We were Korean living in a very non-Korean Midwest and South, and of course, this all made me that much more aware of my being Korean, I think, than if I were living amongst a large population of Koreans. Having a different ethnic identity, coupled with the fact that I was already battling normal adolescent mental weirdness, it made being Korean one more thing to make me different when all I wanted to do was blend in with the Heathers. I tried the best I could to ignore the fact that I was Korean. I never wanted to be known as Korean, and in fact, I don’t think I even really understood myself as a Korean person, only as “oriental.” It is only in recent years, college perhaps (which yes, don’t remind me, is not so recent), that I began to really appreciate my Asian ethnicity, my Korean heritage, and outwardly acknowledge how much I love the Korean foods I ate as a child. Wow, talk about a girl with some serious psychological dual-identity baggage! Don’t worry, Sarah and I both think the therapy is working. ;)
The things I wished we would eat more often were “American” things – steak, dinners out at Denny’s and Big Boy, and spaghetti. None of these are truly American, but we kids called anything that wasn’t Korean or Chinese food “American.” Last August, I got a chance to write about my five favorite childhood food memories. My choices are curiously telling, though, now that I think about them. Although some of them reveal the influences of my Korean heritage, like stirring goh-choo-jahng (Korean red pepper paste) into just about every dish and serving kimchee at every meal, none of the foods are Korean. They were foods that my parents served us to teach us “American.” I remember loving linguine with white clam sauce, “canned” meat products like Dinty Moore beef stew, Vienna sausages, and corned beef hash (spam was never a favorite of mine), Little Caesar’s Crazy Bread, apple cider doughnuts, and watermelon tips.

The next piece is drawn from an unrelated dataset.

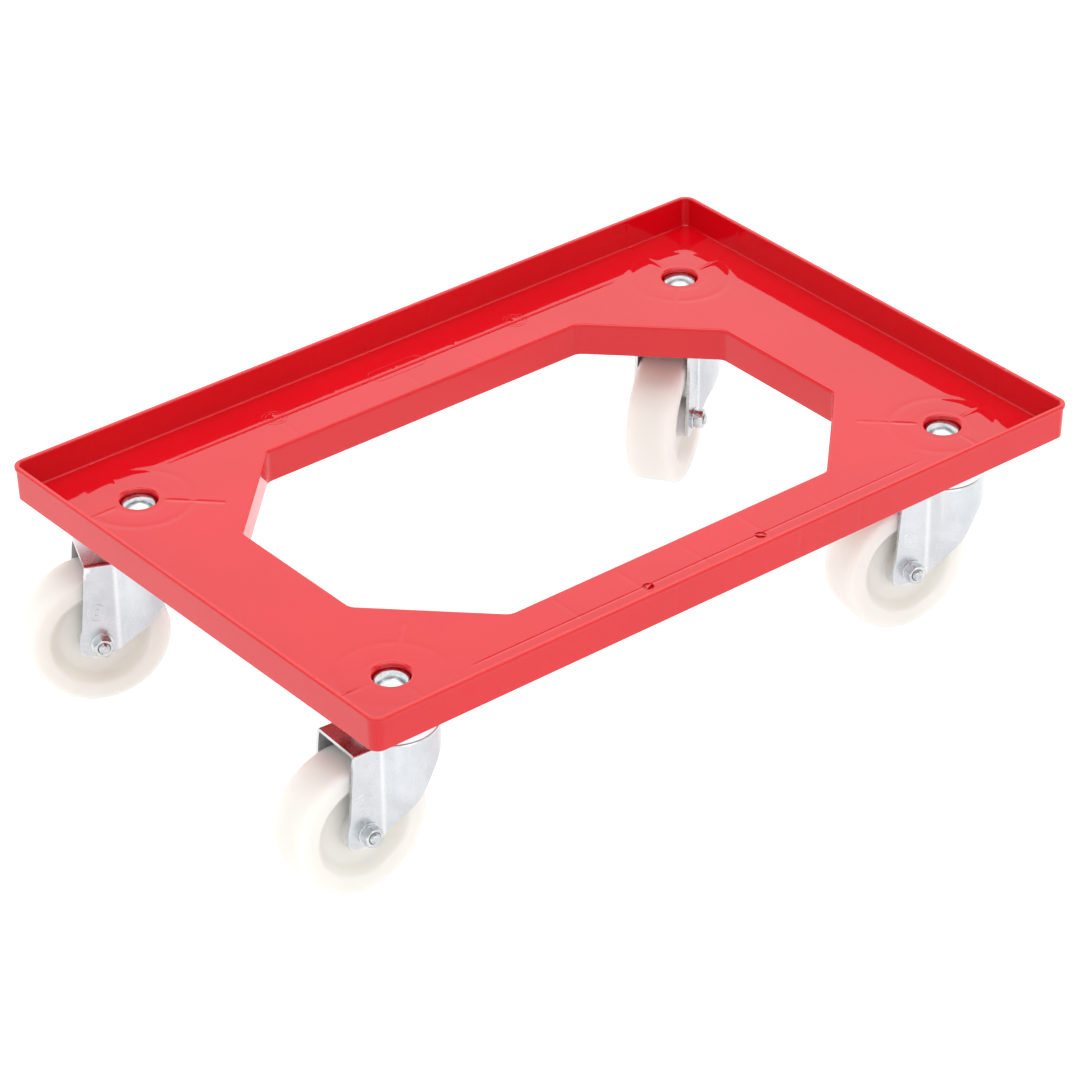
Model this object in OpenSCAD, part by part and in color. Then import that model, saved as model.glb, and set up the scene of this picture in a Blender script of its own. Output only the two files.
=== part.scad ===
// Platform trolley for stacking containers: a moulded tray with a large
// eight-sided opening, carried on four bolted swivel castors.
// Units are millimetres. The origin is on the floor under the middle of the
// tray, +X runs along the long side and +Z is up.

/* [Which piece] */
// Node to draw, or all of them

/* [Tray] */
// Length over the lip
tray_len = 610; // [600:1:640]
// Width over the lip
tray_wid = 410; // [400:1:430]
// Height of the rim's top above the floor
tray_top = 170; // [168:0.5:176]
// Depth of the container recess below the rim's top
recess_depth = 22.7; // [18:0.1:24]
// Height of the tray's outer wall
skirt_h = 26; // [25:0.1:28]
// Rim thickness at its top
rim_t = 3.4; // [2.5:0.1:4.5]
// Distance from the lip to the foot of the inner wall
rim_foot = 4.5; // [4:0.1:6]
// Corner radius of the lip
corner_r = 9.5; // [8:0.5:14]
// Height of the lip
lip_h = 3; // [2:0.1:5]
// How far the lip stands out from the wall under it
lip_out = 1; // [0.5:0.1:1.5]
// How far the wall's foot lies inside the lip
skirt_draft = 1.8; // [1.2:0.1:2.5]

/* [Opening] */
// Length of the opening
opening_len = 429.5; // [400:0.5:440]
// Width of the opening
opening_wid = 269.2; // [250:0.2:275]
// Leg of the opening's corner cuts
opening_cut = 75; // [60:1:80]
// Rounding of the eight upright corners
opening_r = 9; // [4:1:14]
// Height of the wall round the opening, from the rim's top down
opening_wall_h = 48; // [44:0.5:50]
// Thickness of that wall
opening_wall_t = 3.2; // [2.4:0.1:4]
// Thickness of the ribs under the tray
rib_t = 2.6; // [2:0.1:4]
// How far the ribs stop short of the outer skirt
rib_stop = 5; // [0:0.5:8]
// Distance of the lengthwise ribs from the middle
long_rib_y = 167; // [160:1:175]
// Radius of the ring rib round each castor post
ring_rib_r = 37; // [30:1:38]

/* [Castor places] */
// Distance of the castor axes from the middle along X
castor_x = 243.3; // [240:0.1:246]
// Distance of the castor axes from the middle along Y
castor_y = 141.3; // [138:0.1:144]
// Direction the front left wheel trails, degrees from +X
yaw_front_left = 176.7; // [0:0.05:360]
// Direction the front right wheel trails
yaw_front_right = 169.6; // [0:0.05:360]
// Direction the rear left wheel trails
yaw_rear_left = 157.2; // [0:0.05:360]
// Direction the rear right wheel trails
yaw_rear_right = 213.6; // [0:0.05:360]

/* [Bolts] */
// Diameter of the pockets for the bolt heads
pocket_d = 25.5; // [25:0.1:28]
// Depth of the pockets below the recess floor
pocket_depth = 10.8; // [10.5:0.1:12]
// Width of the slope round each pocket's mouth
mouth_slope = 1.8; // [0.5:0.1:2.5]
// Diameter of the castor bolts' round heads
head_d = 24; // [22:0.5:24.5]
// Thread diameter of the castor bolts
bolt_d = 12; // [12:1:12]
// Length of the castor bolts under the head
bolt_len = 45; // [43:1:46]

/* [Wheel] */
// Wheel diameter
wheel_d = 100; // [98:0.5:101]
// Tread width
wheel_w = 36; // [32:0.5:37]
// Radius of the tread's shoulders
shoulder_r = 5; // [2:0.5:7]
// Diameter of the dished faces
dish_d = 72; // [64:1:78]
// Depth of the dished faces
dish_depth = 7; // [3:0.5:9]
// Width of the slope round the dished faces
dish_slope = 6.5; // [1:0.5:9]
// Hub diameter
hub_d = 29; // [24:1:40]
// Distance of the axle behind the swivel axis
trail = 36; // [34:0.5:38]

/* [Fork] */
// Outside width across the legs
fork_w = 43; // [43:0.5:45]
// Sheet thickness
fork_t = 2.5; // [2.5:0.1:3]
// Height of the fork's top above the axle
fork_rise = 63; // [62.5:0.1:63.5]
// Radius of the round head
head_r = 31; // [30:0.5:31.5]
// Radius of the head's lower end, where the legs narrow
head_low_r = 28.4; // [27.5:0.1:29]
// Distance of the legs' upright crease from the swivel axis
crease_u = 23.6; // [23:0.1:24.5]

/* [Hidden] */
$fn = 96;
eps = 0.01;
clear = 0.05;

red = [0.84, 0.11, 0.13];
zinc = [0.80, 0.83, 0.86];
steel = [0.62, 0.63, 0.65];
nylon = [0.93, 0.91, 0.86];

tray_bottom = tray_top - skirt_h;
recess_floor = tray_top - recess_depth;
wall_bottom = tray_top - opening_wall_h;
long_rib_len = 410;
shallow_rib_h = 7;

axle_z = wheel_d / 2;
fork_top = axle_z + fork_rise;
fork_in = fork_w / 2 - fork_t;

// Swivel head: balls run in grooves of the fork's crown, above and below it.
groove = 0.8;
ball_top_r = 3;
ball_low_r = 2.5;
race_top_r = 19.5;
race_low_r = 15.5;
balls_top = 18;
balls_low = 16;
ball_top_z = fork_top - groove + ball_top_r;
ball_low_z = fork_top - fork_t + groove - ball_low_r;
cap_z = ball_top_z + ball_top_r - groove;
cap_t = 2.6;
cap_r = 30;
seat_r = 17;
cup_top = ball_low_z - ball_low_r + groove;
cup_t = 2.6;
cup_r = 19.5;
pin_r = 10;
pin_bore_r = bolt_d / 2 + 0.25;
flange_t = 1;
flange_r = 12.5;

pocket_floor = recess_floor - pocket_depth;
washer_t = 2.5;
head_z = pocket_floor + washer_t;
head_h = recess_floor - 0.3 - head_z;
dome_h = 3;
nut_h = 6;
nut_af = 19;
nut_top = cup_top - cup_t - flange_t;

axle_bolt_d = 8;
axle_hole_r = axle_bolt_d / 2 + 0.1;
axle_tube_r = 6;
axle_washer_t = 1.6;
axle_washer_r = 8;
axle_nut_h = 6.5;
axle_af = 13;
axle_head_h = 5.3;
axle_tip = 31.5;
hub_gap = 0.3;

// name, side along X, side along Y, yaw
corners = [
    ["front_left", -1, -1, yaw_front_left],
    ["front_right", 1, -1, yaw_front_right],
    ["rear_left", -1, 1, yaw_rear_left],
    ["rear_right", 1, 1, yaw_rear_right]
];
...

But as American a lifestyle that we were trying to imitate in Detroit, Cincinnati, Buffalo, we never ate some of the other classically American foods: macaroni and cheese, meatloaf and mashed potatoes, pork chops. I don’t think Mom ever made a single casserole, even though she owned a complete set of the covered Corning ware casserole dishes that have the little avocado green and mustard yellow fruit and floral designs on them. You know the ones, because your Mom had them, too. Isn’t that weird? And yes, if you look in the lower cabinets under the counter across from the stove right now, you’ll find them. Mom still has hers, and I think she still doesn’t use them.
My sister and I made dinner together the other night, and something possessed both of us to make a casserole. This retro-domestic demon came out of nowhere, since we didn’t grow up on casseroles. My suspicion is that the brand new Bunny has turned her into a housemom. We had to wing it because we never stood on tip-toe, just barely able to peer over the counter’s edge to watch our Mom make Tuna or Hamburger Helper. We made the casserole, as I call it, by “nook-kim,” a Korean word that doesn’t have an exact English translation, but means something like “feeling” or “instinct.” She and I were in the kitchen, laughing our heads off about the McGoey brats we used to babysit and trying to figure out how Mrs. McGoey would have made a casserole. Isn’t there supposed to be more sauce? I don’t know, is there?
The beauty of a casserole, though, is that it absolutely is made by “nook-kim – whatever you fe
el like eating, that’s what you toss together in this deep baking dish and bake at the universal temperature of 350 degrees for the universal bake-time of 30-40 minutes, or until a toothpick inserted in the center comes out clean. Crap. That’s for brownies. Did I mess it up again? Add more sauce! Add more cheese! For my sister’s and my meaty cheesy casserole, bake until the sauce is bubbling and the cheese has melted.